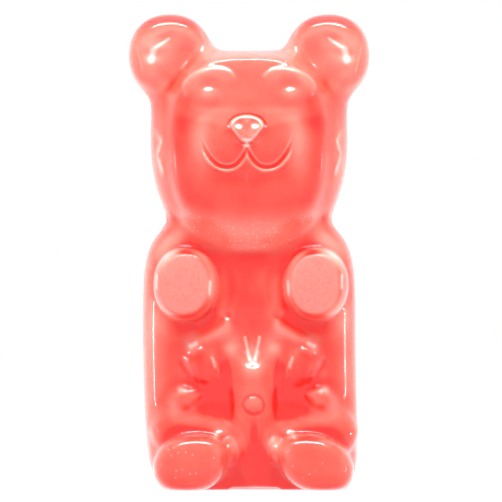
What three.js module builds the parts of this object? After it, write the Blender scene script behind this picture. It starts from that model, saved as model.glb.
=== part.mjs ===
// A moulded gummy bear in one solid piece. Millimetres, +Z up, the face looks along -Y, +X is its left hand.
// The skin is the zero level of one distance field: rounded lumps melted into each other, with a few hollows
// and grooves pressed in. A closed box grid is drawn in over the field and evened out on it.
import * as THREE from "three";
import { mergeVertices } from "three/addons/utils/BufferGeometryUtils.js";

// ---------- Lumps: centre x y z, half width, half height up and down, half depth back and front ----------
// plan is the roundness exponent seen from the front, section the one in depth, draft the mould taper,
// turn the tilt in degrees seen from the front, melt the width of the blend with what is already there.
const TORSO = {
  x: 0, y: 5, z: 33.5, wide: 28.5, up: 38, down: 37.2, back: 12, front: 14,
  plan: 5.6, section: 2.9, draft: 0.1, turn: 0, melt: 0,
};
const SKULL = {
  x: 0, y: 5, z: 95, wide: 26.3, up: 21, down: 30.4, back: 12, front: 15.2,
  plan: 2.6, section: 2.6, draft: 0.12, turn: 0, melt: 10,
};
const SEAT = {
  x: 0, y: 6, z: 15, wide: 22, up: 18, down: 20, back: 13, front: 10,
  plan: 2.4, section: 2.3, draft: 0, turn: 0, melt: 8,
};
const EAR = {
  x: 21.2, y: 4, z: 115.9, wide: 11, up: 11.1, down: 11, back: 6.6, front: 9.4,
  plan: 2.2, section: 3, draft: 0.04, turn: 0, melt: 10,
};
const FACE = {
  x: -0.2, y: -2, z: 93, wide: 21.2, up: 23.4, down: 24.5, back: 8, front: 10.6,
  plan: 2.8, section: 5, draft: 0.08, turn: 0, melt: 5,
};
const CHIN = {
  x: 0.1, y: -4, z: 79, wide: 16.5, up: 10, down: 14.4, back: 8, front: 8.2,
  plan: 2, section: 2.4, draft: 0, turn: 0, melt: 5.5,
};
const MUZZLE = {
  x: -0.5, y: -4, z: 94, wide: 16.4, up: 8.8, down: 12, back: 8, front: 10.2,
  plan: 2.5, section: 4.5, draft: 0, turn: 0, melt: 1.8,
};
const CHEEK = {
  x: 5.6, y: -8, z: 93.2, wide: 5.6, up: 6.6, down: 6.8, back: 6, front: 7.4,
  plan: 2, section: 2.2, draft: 0, turn: 0, melt: 2.4,
};
const CHEST = {
  x: 0, y: 0, z: 50, wide: 12, up: 14, down: 14, back: 8, front: 10.6,
  plan: 2.2, section: 2, draft: 0, turn: 0, melt: 8,
};
const TUMMY = {
  x: 0, y: 0, z: 27, wide: 21, up: 17, down: 20, back: 8, front: 10.6,
  plan: 2.4, section: 2.6, draft: 0, turn: 0, melt: 4,
};
const BELLY = {
  x: 0.6, y: -2, z: 19, wide: 6.4, up: 15, down: 19, back: 8, front: 10.2,
  plan: 2.5, section: 2.6, draft: 0, turn: 0, melt: 5,
};
const FLANK = {
  x: 13.4, y: -2, z: 33.4, wide: 6, up: 6.6, down: 7.4, back: 8, front: 9.8,
  plan: 2.1, section: 2.1, draft: 0, turn: -24, melt: 4.5,
};
const THIGH = {
  x: 15.2, y: -2, z: 12.8, wide: 12.8, up: 7, down: 7.6, back: 8, front: 10.8,
  plan: 2.5, section: 2.6, draft: 0, turn: 27, melt: 4,
};
const KNEE = {
  x: 18, y: -4, z: 24, wide: 4, up: 2.8, down: 3.4, back: 6, front: 7,
  plan: 2, section: 2.2, draft: 0, turn: -14, melt: 4,
};
const FOOT = {
  x: 16.4, y: -4, z: 7.7, wide: 10, up: 7.7, down: 8.3, back: 8, front: 15,
  plan: 2.3, section: 4, draft: 0, turn: 0, melt: 1.2,
};
const FOOT_SPLAY = 0.24; // sideways lean of the foot, inwards at the floor
const CROTCH_FOLD = {
  x: 6.2, y: -4, z: 10.6, wide: 2.4, up: 4.2, down: 4.2, back: 6, front: 10,
  plan: 2, section: 2.2, draft: 0, turn: 0, melt: 1.4,
};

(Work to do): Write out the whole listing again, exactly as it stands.

(Task output):
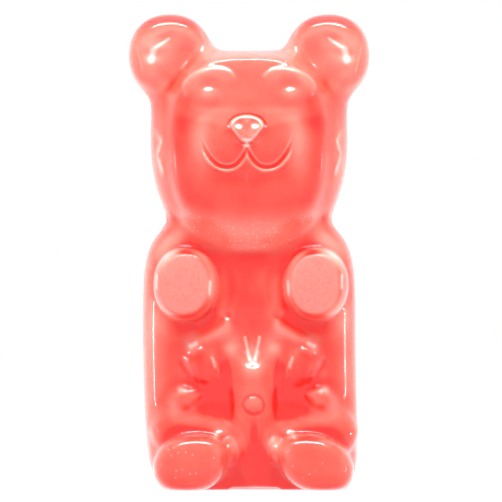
What three.js module builds the parts of this object? After it, write the Blender scene script behind this picture. It starts from that model, saved as model.glb.
=== part.mjs ===
// A moulded gummy bear in one solid piece. Millimetres, +Z up, the face looks along -Y, +X is its left hand.
// The skin is the zero level of one distance field: rounded lumps melted into each other, with a few hollows
// and grooves pressed in. A closed box grid is drawn in over the field and evened out on it.
import * as THREE from "three";
import { mergeVertices } from "three/addons/utils/BufferGeometryUtils.js";

// ---------- Lumps: centre x y z, half width, half height up and down, half depth back and front ----------
// plan is the roundness exponent seen from the front, section the one in depth, draft the mould taper,
// turn the tilt in degrees seen from the front, melt the width of the blend with what is already there.
const TORSO = {
  x: 0, y: 5, z: 33.5, wide: 28.5, up: 38, down: 37.2, back: 12, front: 14,
  plan: 5.6, section: 2.9, draft: 0.1, turn: 0, melt: 0,
};
const SKULL = {
  x: 0, y: 5, z: 95, wide: 26.3, up: 21, down: 30.4, back: 12, front: 15.2,
  plan: 2.6, section: 2.6, draft: 0.12, turn: 0, melt: 10,
};
const SEAT = {
  x: 0, y: 6, z: 15, wide: 22, up: 18, down: 20, back: 13, front: 10,
  plan: 2.4, section: 2.3, draft: 0, turn: 0, melt: 8,
};
const EAR = {
  x: 21.2, y: 4, z: 115.9, wide: 11, up: 11.1, down: 11, back: 6.6, front: 9.4,
  plan: 2.2, section: 3, draft: 0.04, turn: 0, melt: 10,
};
const FACE = {
  x: -0.2, y: -2, z: 93, wide: 21.2, up: 23.4, down: 24.5, back: 8, front: 10.6,
  plan: 2.8, section: 5, draft: 0.08, turn: 0, melt: 5,
};
const CHIN = {
  x: 0.1, y: -4, z: 79, wide: 16.5, up: 10, down: 14.4, back: 8, front: 8.2,
  plan: 2, section: 2.4, draft: 0, turn: 0, melt: 5.5,
};
const MUZZLE = {
  x: -0.5, y: -4, z: 94, wide: 16.4, up: 8.8, down: 12, back: 8, front: 10.2,
  plan: 2.5, section: 4.5, draft: 0, turn: 0, melt: 1.8,
};
const CHEEK = {
  x: 5.6, y: -8, z: 93.2, wide: 5.6, up: 6.6, down: 6.8, back: 6, front: 7.4,
  plan: 2, section: 2.2, draft: 0, turn: 0, melt: 2.4,
};
const CHEST = {
  x: 0, y: 0, z: 50, wide: 12, up: 14, down: 14, back: 8, front: 10.6,
  plan: 2.2, section: 2, draft: 0, turn: 0, melt: 8,
};
const TUMMY = {
  x: 0, y: 0, z: 27, wide: 21, up: 17, down: 20, back: 8, front: 10.6,
  plan: 2.4, section: 2.6, draft: 0, turn: 0, melt: 4,
};
const BELLY = {
  x: 0.6, y: -2, z: 19, wide: 6.4, up: 15, down: 19, back: 8, front: 10.2,
  plan: 2.5, section: 2.6, draft: 0, turn: 0, melt: 5,
};
const FLANK = {
  x: 13.4, y: -2, z: 33.4, wide: 6, up: 6.6, down: 7.4, back: 8, front: 9.8,
  plan: 2.1, section: 2.1, draft: 0, turn: -24, melt: 4.5,
};
const THIGH = {
  x: 15.2, y: -2, z: 12.8, wide: 12.8, up: 7, down: 7.6, back: 8, front: 10.8,
  plan: 2.5, section: 2.6, draft: 0, turn: 27, melt: 4,
};
const KNEE = {
  x: 18, y: -4, z: 24, wide: 4, up: 2.8, down: 3.4, back: 6, front: 7,
  plan: 2, section: 2.2, draft: 0, turn: -14, melt: 4,
};
const FOOT = {
  x: 16.4, y: -4, z: 7.7, wide: 10, up: 7.7, down: 8.3, back: 8, front: 15,
  plan: 2.3, section: 4, draft: 0, turn: 0, melt: 1.2,
};
const FOOT_SPLAY = 0.24; // sideways lean of the foot, inwards at the floor
const CROTCH_FOLD = {
  x: 6.2, y: -4, z: 10.6, wide: 2.4, up: 4.2, down: 4.2, back: 6, front: 10,
  plan: 2, section: 2.2, draft: 0, turn: 0, melt: 1.4,
};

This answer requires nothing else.